There are a few display issues I’ll have to work on, but they shouldn’t be an issue. The issue is digging through all of the documentation to figure out how to suppress (or eliminate) the excess text that gets appended to the class names. that may or may work; there are still gaps in the Protege documentation. I spent an hour finding out why the I was getting an error that OntologyLoadException couldn’t resolve. I made sure I was importing all the jar files the programmer’s guide said should be imported, but they neglected to mention that protege.jar from the main Protege directory needed to be imported as well. Perhaps the computer science types who are creating Protege at Stanford should team up with some folks from the humanities majors to check their documentation. Just a thought.

Sometimes progress is slow

It seems like I have done nothing all weekend. I have no additional code, no improvements to my algorithm, no drafts of papers to show for two days (I took Friday off — even students are allowed a little relaxation).

However, I did spend my time learning the new interfaces for Protege 4.1 because it supports OWL 2.0. Based on the assumption that my research should be founded on the latest standards, I assumed this was the way to go. It took a little while, but I learned how to use the new user interface to create an ontology.

And then I realized that the Protege 4.1 release, being a beta release, does not include the Protege OWL API. Given that I want to generate an ontology from a set of web service parameters, the OWL API is something of  a necessity.  Lesson learned about researching the features and limitations of beta software.

So I spent the remainder of the weekend going through the tutorial for Protege 3.4.4. It doesn’t support OWL 2, but it does include the API I wanted. So I reviewed the tutorial and built a basic ontology (in reality, more like a meta-ontology). The next task is to learn the API so I can work on generating an ontology from the service parameters I have evaluated.

Not the most productive weekend I have had, but definitely a learning experience. And it certainly could have been worse.

Making Decisions

Until now, I have had a simple system that uses several agents to parse a WSDL and drop its contents into a database, with some other agents that analyze the individual input and output parameters for each service and try to find matches for them among the parameters already in the database. Each match is loosely ranked based on how exact a match it is to any other parameter.

As of this evening, I am finally doing something with those scores. I added code that will take the set of matching parameters and their scores, apply a configurable weight to each type of match, and evaluate them to find the highest scoring match. That match is then stored in the database with the original parameter. This should give me some reasonable progress to show my advisor the next time we meet. It’s not much, but it is enough of a framework that I should be able to add an arbitrary number of evaluator agents and have all their scores accounted for and evaluated.

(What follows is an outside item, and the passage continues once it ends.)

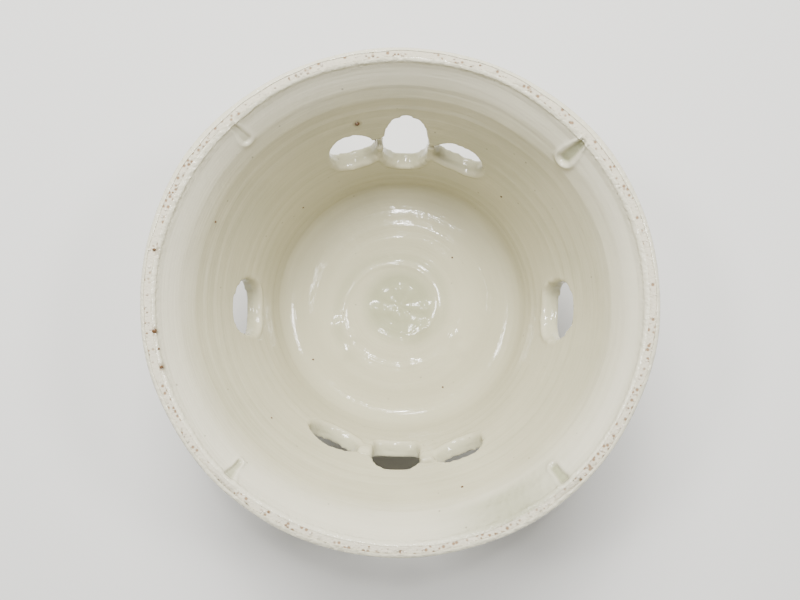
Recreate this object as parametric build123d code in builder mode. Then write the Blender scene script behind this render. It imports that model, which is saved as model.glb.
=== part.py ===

Now comes the tricky part: figuring out whether all these matches form any sort of reasonable ontology.

Where it stands as I start this blog

My doctoral research is focused in improving the user of web services and attempting to make it possible for end users (i.e., non-programmers) to modify the capabilities of their applications by adding new web services or composing existing web services into new workflows at run time. A major promise of web services has been that they will enable just that — users will be able to find new web services as they are published and add them to their applications without recompiling.

Previous efforts in this arena have focused on one of two main approaches: using purpose-built frameworks that channel all web service development to conform to specific standards that foster interoperability; or requiring developers to generate significant amounts of semantic metadata that is then appended to the web service description.

My approach is based on the belief that web service interface descriptions (generally in the form of Web Service Description Language (WSDL) documents) contain within them an implicit ontology, and that it is possible to tease out that ontology and match it to similar ontologies in other WSDL documents. Put another way, I believe that the structure and content of the WDSL interface description reflects the developer’s understanding of the information, and thereby the structure and relationship of the different input and output elements.

Parsing out this sort of information is traditionally the province of artificial intelligence researchers, but I am hopeful that by using a multitude of simple, task-specific agents, I can predict parameter matches with sufficient fidelity to enable me to state with some degree of accuracy that the outputs of Service A can be matched to the inputs of Service B, and that A and B can therefore be composed into a viable workflow.

I am using an agent-based framework (the Java Agent Development Framework) to develop a proof of concept application. So far, I am making slow but (hopefully) steady progress. I have a basic agent set that will parse a WSDL document into its operations, the input and output messages for each operation, and the individual parameters for each operation. All of these are stuck into a database for ease of access when I need them. I’ll fill in more details as I have time.

Shame is a powerful motivator

I seem to be unable to maintain a dissertation log*, which is a recommended practice for anyone working on their doctoral dissertation. At least, I can’t maintain one in the form of a paper document or a word processor file.

So I have resorted to maintaining one here, in public, where anyone and everyone can see whether I am maintaining it. Perhaps the potential shame of being called out for not updating it will be enough to keep me at it. I can only hope.

*In the process of proofreading I realized that the document is normally called a “dissertation journal,” but I guess old habits die hard. Those of us in the sea services maintain “logs” of our doings. On reflection, I like the sound of it better than “journal.”